The spec has to exist before the agents start. The agents ran 50 tasks toward an implied definition of done. The review model approved against that same implied definition. Nobody wrote down “the app must launch” before the run started.
When both the agents and the reviewer are guessing at what done means, you get consensus without correctness. They agreed. The app disagreed.
The Fix Is Not Better Agents
Every instinct after a failure like this points at the agents. Better prompt. Smarter model. More context in the system message.
Wrong direction.
The agents did what agents do. They generated plausible output. They cannot spontaneously develop the ability to run a Tauri app and verify it launches.

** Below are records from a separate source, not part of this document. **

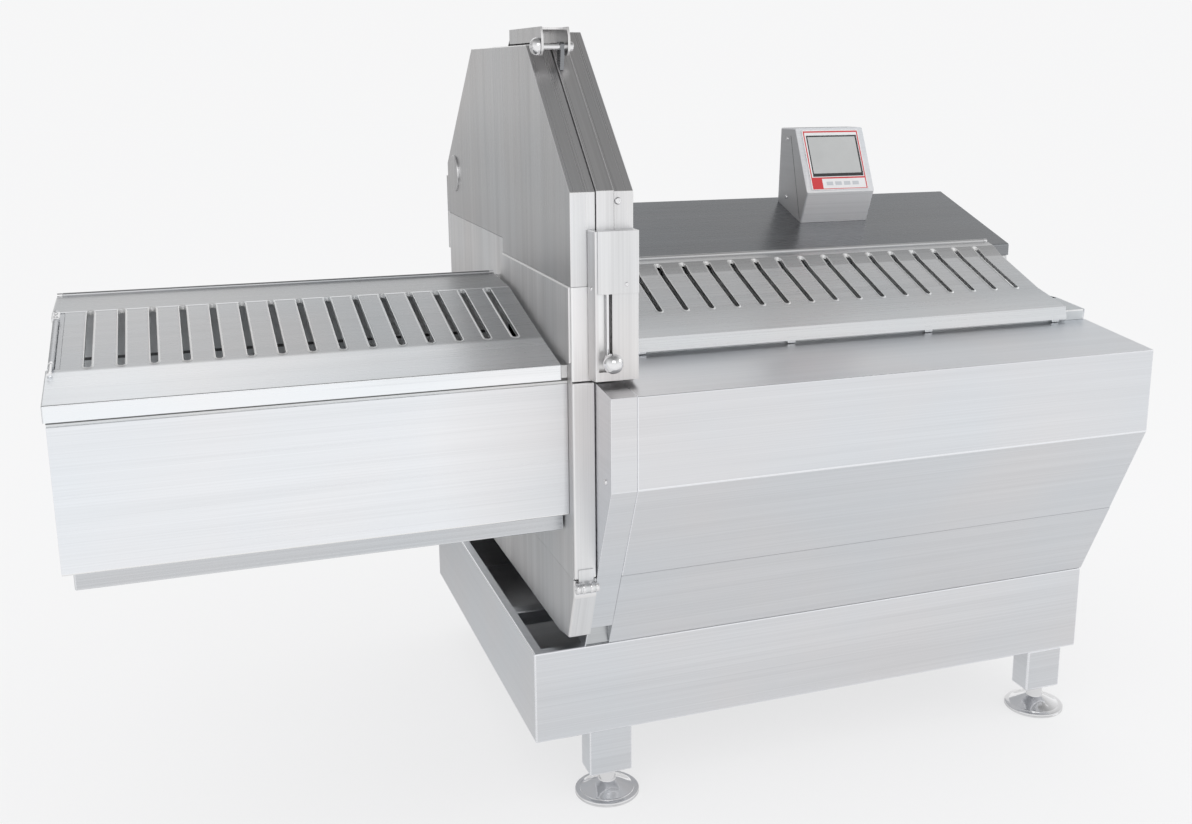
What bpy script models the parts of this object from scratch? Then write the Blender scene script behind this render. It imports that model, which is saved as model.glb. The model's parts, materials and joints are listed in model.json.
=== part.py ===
"""Frozen meat slicer: a floor-standing machine in folded stainless sheet.

The machine frame has X to the right along the base, Y to the rear and Z up. Its zero is the bottom front
left corner of the base tray. An empty carries everything, and stands so that the world origin is on the
floor under the middle of the machine.
Outlines lie in the Y-Z plane and run from the front bottom, over the top, to the rear bottom.
"""

import math

import bmesh
import bpy
from mathutils import Matrix, Vector

# Clearances, sheet sizes and the overrun of every cut
TOUCH_GAP = 0.0003
RUNNING_GAP = 0.0003
CUT_OVERRUN = 0.006
WELD_DISTANCE = 0.00003
SHEET = 0.002
PLATE = 0.010

# Base tray and its stiffening bar
BASE_LENGTH = 1.150
BASE_DEPTH = 0.842
BASE_HEIGHT = 0.170
BASE_WALL = 0.003
BASE_LIP = 0.017
TRAY_BAR_FRONT = 0.228
TRAY_BAR_WIDTH = 0.030
TRAY_BAR_TOP = 0.150
TRAY_BAR_HEIGHT = 0.030

# Legs and levelling feet
LEG_LENGTH = 0.080
LEG_DEPTH = 0.050
LEG_HEIGHT = 0.087
LEG_WALL = 0.003
LEG_SOLE = 0.006
LEG_FROM_LEFT = 0.101
LEG_FROM_RIGHT = 0.029
LEG_SETBACK = 0.005
FOOT_STAND = 0.050
FOOT_RADIUS = 0.059
FOOT_RIM = 0.008
FOOT_SHOULDER_RADIUS = 0.050
FOOT_NECK_RADIUS = 0.016
FOOT_CONE_HEIGHT = 0.018
FOOT_SPINDLE_RADIUS = 0.008
FOOT_SPINDLE_RISE = 0.030

# Feed body: front profile, side planes and rear
BODY_LEFT = 0.092
END_CAP_WIDTH = 0.044
BODY_WAIST_FRONT = -0.070
BODY_WAIST_HEIGHT = 0.322
BODY_BULGE_FRONT = -0.150
BODY_BULGE_BOTTOM = 0.498
BODY_BULGE_TOP = 0.654
SHELF_REAR = 0.045
SHELF_RISE = 0.023
END_PLATE_THICKNESS = 0.003
BODY_REAR = 0.800
REAR_COVER_BEND_HEIGHT = 0.700

# Frame weldment inside the body
FRAME_TUBE = 0.040
FRAME_FRONT = 0.005
MOTOR_BEAM_LEFT = 0.360
BULKHEAD_LEFT = 0.138
BULKHEAD_THICKNESS = 0.006
BULKHEAD_REAR = 0.120
BULKHEAD_SKIRT = 0.006

# Trough that holds the frozen block, and its top flange
FLANGE_FRONT_TOP = 0.697
FLANGE_REAR_TOP = 0.706
WELL_FRONT = 0.132
WELL_FLOOR = 0.500
FEED_SLOT_BOTTOM = 0.563
FEED_SLOT_TOP = 0.597

# Sloping deck over the machinery
DECK_LEFT = 0.1583
DECK_FRONT = 0.306
DECK_DROP_BOTTOM = 0.770
DECK_FRONT_HEIGHT = 0.794
DECK_CREST = 0.576
DECK_CREST_HEIGHT = 0.883

# Infeed hood
HOOD_LEFT = 0.160
HOOD_RIGHT_SETBACK = 0.052
HOOD_LIP_BOTTOM = (0.036, 0.682)
HOOD_LIP_TOP = (0.041, 0.706)
HOOD_BAND_REAR = (0.130, 0.729)
HOOD_FIELD_MID = (0.257, 0.778)
HOOD_FIELD_REAR = (0.290, 0.796)
HOOD_REAR = (0.3100, 0.8009)
HOOD_SLOT_COUNT = 17
HOOD_SLOT_FIRST = 0.233
HOOD_SLOT_PITCH = 0.051
HOOD_SLOT_WIDTH = 0.010
HOOD_SLOT_FRONT = 0.134
HOOD_SLOT_REAR = 0.286
HOOD_PIVOT = (0.3135, 0.8022)
HOOD_PAD_FIRST = 0.214
HOOD_PAD_PITCH = 0.2863
HOOD_PAD_COUNT = 4
HOOD_PAD_WIDTH = 0.016
HOOD_PAD_DEPTH = 0.007
COVER_END_FLANGE = 0.005

# Rolled hinges of the hood and the outfeed lid
BARREL_RADIUS = 0.0040
BARREL_BORE = 0.0028
HINGE_ROD_RADIUS = 0.0025
HINGE_BRACKET_WIDTH = 0.008
HINGE_END_SETBACK = 0.001
HINGE_NOTCH_DEPTH = 0.005
HINGE_FOOT_HALF = 0.0025

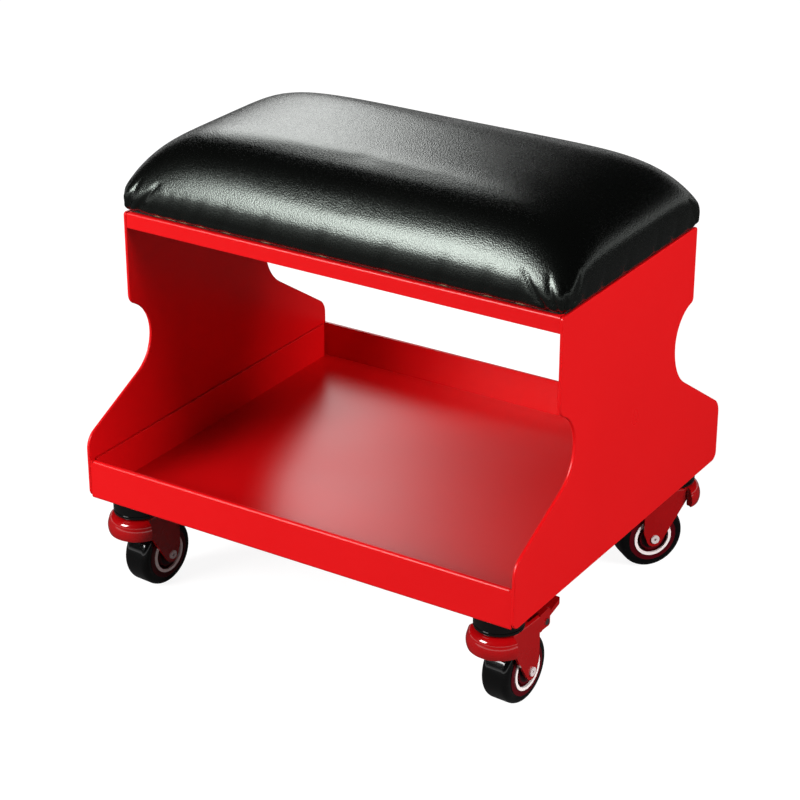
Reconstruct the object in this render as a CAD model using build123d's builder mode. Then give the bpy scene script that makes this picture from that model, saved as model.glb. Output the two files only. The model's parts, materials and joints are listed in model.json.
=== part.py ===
from build123d import *
from math import cos, hypot, pi, radians, sin, sqrt, tan
import os

os.makedirs("parts", exist_ok=True)

# Rolling detailing stool, in millimetres. The origin is on the floor under the middle of the stool,
# +Z is up, -Y is the front, where the tool tray is reached, and +X is the sitter's left.

# Running clearance and the overrun of every cut
turning_clearance = 0.05
soft_clearance = 0.3
overrun = 1.0

# Frame
overall_width = 445.0
top_depth = 241.5
foot_overhang = 68.5
plate_height = 254.5
plate_sheet = 3.0
plate_edge_round = 1.0
plate_top_corner = 3.0
foot_corner = 8.0
shoulder_radius = 18.0

# Waist of the side plates' front edge
front_waist_depth = 28.0
front_waist_height = 130.5
front_waist_upper_radius = 38.0
front_waist_lower_radius = 38.0
front_corner_radius = 12.0
front_slope_angle = 26.0

# Waist of the side plates' rear edge
rear_waist_depth = 32.0
rear_waist_height = 150.5
rear_waist_upper_radius = 33.0
rear_waist_lower_radius = 50.0
rear_corner_radius = 5.0
rear_slope_angle = 33.0

# Seat pan and tool tray, folded from one sheet size
pan_sheet = 2.5
bend_radius = 2.4
pan_lip = 15.0
tray_lip = 38.0
fold_inset = 0.6
relief_width = 2.5
relief_depth = 4.0
sheet_edge_round = 0.8
hem_gap = 0.5
hem_return = 9.0

# Cushion: board, foam and vinyl
cushion_length = 448.0
cushion_depth = 249.0
cushion_height = 75.5
cushion_tuck = 5.0
cushion_shoulder_radius = 28.0
cushion_crown_radius = 300.0
vinyl_thickness = 1.2
vinyl_lip = 26.0
board_thickness = 12.0
board_corner = 28.0
board_margin = 7.5
staple_crown = 10.0
staple_wire = 0.9
staple_leg = 7.0
staples_per_long_side = 8
staples_per_short_side = 4
staple_edge_distance = 14.0

# Seat fasteners
seat_bolt_spacing_x = 300.0
seat_bolt_spacing_y = 130.0
seat_bolt_diameter = 6.0
seat_bolt_head_flats = 10.0
seat_bolt_head_height = 4.0
seat_bolt_hole_play = 0.5
seat_washer_diameter = 16.0
seat_washer_thickness = 1.5
tee_nut_flange_diameter = 18.0
tee_nut_flange_thickness = 1.4
tee_nut_barrel_diameter = 8.0
tee_nut_barrel_length = 9.0

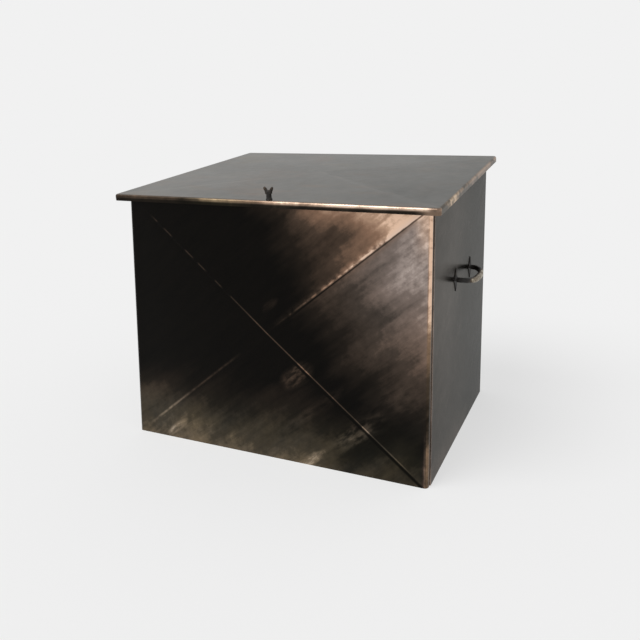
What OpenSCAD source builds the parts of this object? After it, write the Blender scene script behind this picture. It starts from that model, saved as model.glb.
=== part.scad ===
// Kindling box folded from steel sheet, with a sloping hinged lid.
// Millimetres. Z is up, the front faces -Y, and the origin is on the floor
// under the middle of the box.

/* [Box] */
// Width over the two side panels
box_w = 500; // [420:5:600]
// Depth over the front and back panels
box_d = 385; // [320:5:460]
// Height of the front panel
front_h = 398; // [350:1:430]
// Height of the back panel
back_h = 448; // [432:1:480]
// Thickness of the steel sheet
sheet = 1.5; // [1:0.1:2]
// Outer radius of the upright corner bends
corner_r = 6; // [4.5:0.5:9]
// Distance of a side panel's upright edges from the front and back faces
seam_set = 11; // [10:0.5:15]
// How far the corner flanges reach in, from the front and back faces
seam_lap = 32; // [20:1:36]
// Outer radius of the folded edges
fold_r = 3; // [2.5:0.25:4]
// Width of the flange turned in round the mouth
mouth_flange = 12; // [9:0.5:18]
// Height of the floor pan's turned-up edges
floor_flange = 14; // [10:1:25]
// Gap left between two flanges where they meet at a corner
relief = 2; // [1:0.25:4]
// How far the middle of the cross-broken front panel stands out
front_rise = 5.5; // [2:0.5:8]
// Plain border round the creases of the front panel
front_margin = 9; // [5:1:20]

/* [Lid] */
// How far the lid reaches past each side panel
lid_side_over = 14; // [11:0.5:22]
// How far the lid reaches past the front panel
lid_front_over = 17; // [16:0.5:26]
// How far the lid reaches past the back panel
lid_rear_over = 14; // [13.5:0.25:16]
// Depth of the lid's turned-down rim, over the sheet
rim_depth = 10; // [9:0.25:10.5]
// Radius of the lid's corners, seen from above
lid_corner_r = 6; // [5:0.5:12]
// Outer radius of the bend between the lid's top and its rim
lid_bend_r = 3.5; // [2.25:0.25:4]
// How far the middle of the cross-broken lid stands up
lid_rise = 3.5; // [1:0.5:6]
// Plain border round the creases of the lid
lid_margin = 14; // [13:0.5:24]
// Gap between the shut lid and the flanges of the mouth
seat_gap = 0.3; // [0.2:0.1:1]

/* [Hinges] */
// Distance of a hinge's middle from the side of the box
hinge_inset = 100; // [50:5:150]
// Width of a hinge
hinge_w = 60; // [48:2:80]
// Width of the knuckle that turns with the lid
lid_knuckle_w = 24; // [16:1:30]
// Radius of the knuckles
knuckle_r = 4; // [3.5:0.1:4.2]
// Radius of the hinge pin
pin_r = 2; // [1.5:0.1:2.4]
// Gap round the pin
pin_fit = 0.05; // [0.03:0.01:0.1]
// Gap between the ends of neighbouring knuckles
knuckle_gap = 0.3; // [0.2:0.1:0.6]
// Gap between the back panel and the knuckle that turns
swing_gap = 0.3; // [0.3:0.1:0.5]
// Thickness of the hinge leaves
leaf_t = 2; // [1.5:0.1:2.2]
// How far the leaf reaches down the back panel from the pin
leaf_h = 42; // [38:1:60]
// Depth of the pin under the lid's sheet
pin_drop = 7.7; // [7.3:0.1:8]
// Thickness of the heads at the ends of a pin
pin_head_t = 1.2; // [0.8:0.1:2]
// Radius of the heads at the ends of a pin
pin_head_r = 3; // [2.6:0.1:3.4]

/* [Rivets] */
// Radius of a rivet's shank
rivet_r = 2; // [1.5:0.1:2.5]
// Radius of a rivet's head
rivet_head_r = 3.8; // [3:0.1:4.5]
// Height of a rivet's domed head
rivet_head_h = 1.6; // [1:0.1:2.5]
// Distance of the two upper rivets of a hinge under its pin
rivet_top = 18; // [17.5:0.5:20]
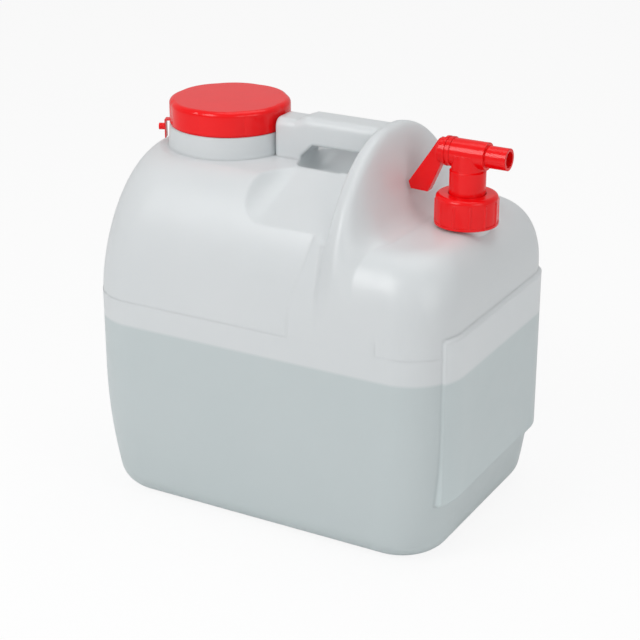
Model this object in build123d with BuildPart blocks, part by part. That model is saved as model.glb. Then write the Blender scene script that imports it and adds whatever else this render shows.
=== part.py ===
from build123d import *
from math import cos, sin, sqrt, radians
import os

# Water carboy of about 23 litres with a wide screw lid and a lever tap.
# X runs from the wide lid to the tap, Z is up, and Z = 0 is the floor.

# Container, outside
bodyLength = 370
bodyWidth = 260
cornerRadius = 50
wallThickness = 2.5
footRadius = 26
endTaper = 12
sideTaper = 8
taperTop = 126
beltHeight = 205
beltSeam = 4

# Dome that carries the lid turret, from the belt up
turretX = -98
turretRadius = 57.5
turretTop = 351
turretFlare = 61
turretFoot = 331
turretRoot = 300
turretBlend = 7
domeBulge = 1.7
domeInset = 0.15

# Tap shelf at the other end
shelfHeight = 290
shelfSpring = 230
shelfRoundEnd = 34
shelfRoundSide = 46
shelfBulge = 2.3
shelfStart = 88
shelfInset = 0.1

# Transverse ridge between handle and tap shelf
ridgeTop = 371
ridgeLeft = 68
ridgeRight = 73
ridgeFootLength = 52
ridgeHalfWay = 15
ridgeStart = 38
ridgeCrown = 6
ridgeSpring = 215
ridgeInset = 0.05
ridgeSink = 4

# Handle bar, grip recesses and finger tunnel
barWidth = 34
barBottom = 346
barTop = 370.5
barRound = 8
barLeft = -38
barStep = 4
barStepX = -18
barRoot = 322
gripOuterLeft = -42
gripOuterFloor = 281
gripOuterRound = 38
gripInnerLeft = -12
gripInnerFloor = 341
gripInnerRound = 14
tunnelCentre = 345
tunnelHalfWidth = 40
tunnelHalfHeight = 28
tunnelLeft = -12
tunnelRound = 12

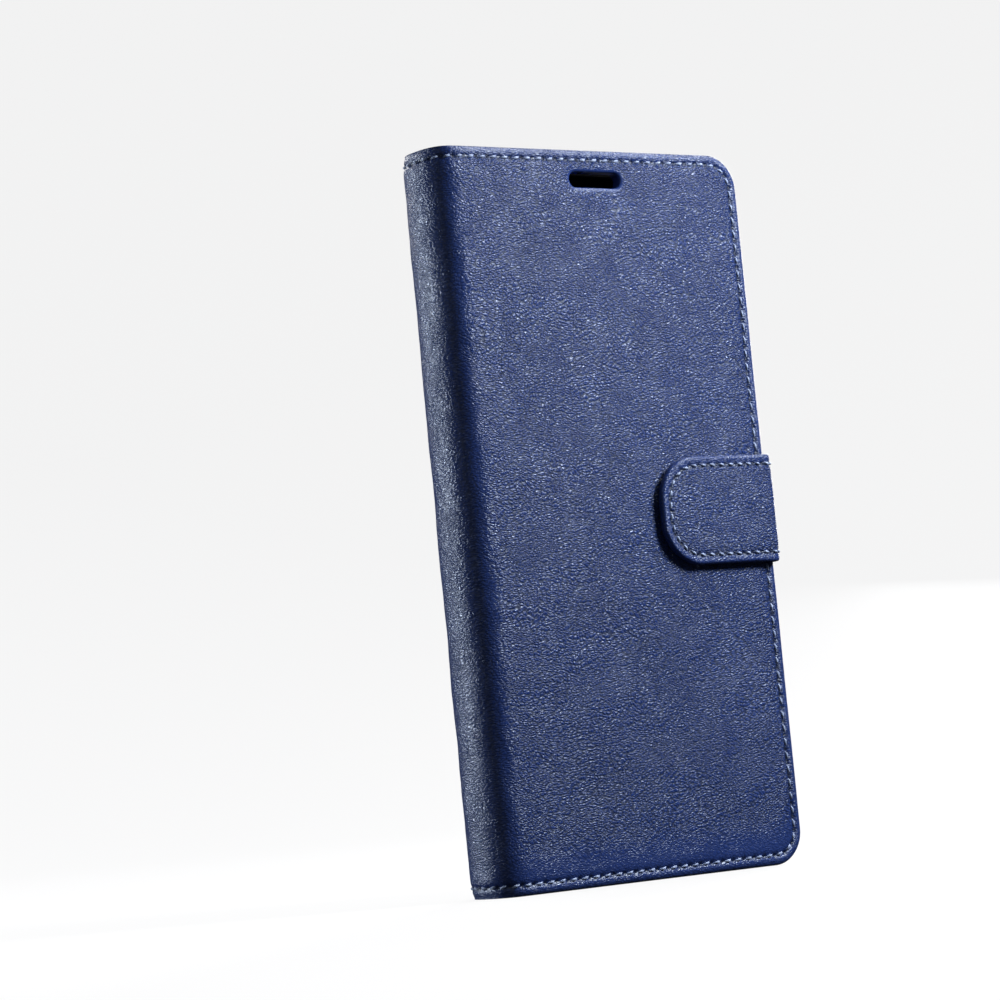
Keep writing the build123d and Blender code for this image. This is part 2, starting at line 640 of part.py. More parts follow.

That is not how they operate. Improving the model doesn’t change that.
The fix is the gate.
Define what done means before the agents start. Make the criteria executable. Run the app. Check the log. If it launches, it passes. If it doesn’t, the pipeline stops or the agents go again. No human judgment required. No model judgment required.
The 2 hours I spent debugging that morning were not an agent failure. They were a gate failure. There was no gate. There was a model politely agreeing with another model, and an app that wouldn’t open.
That is not a pipeline. That is theater.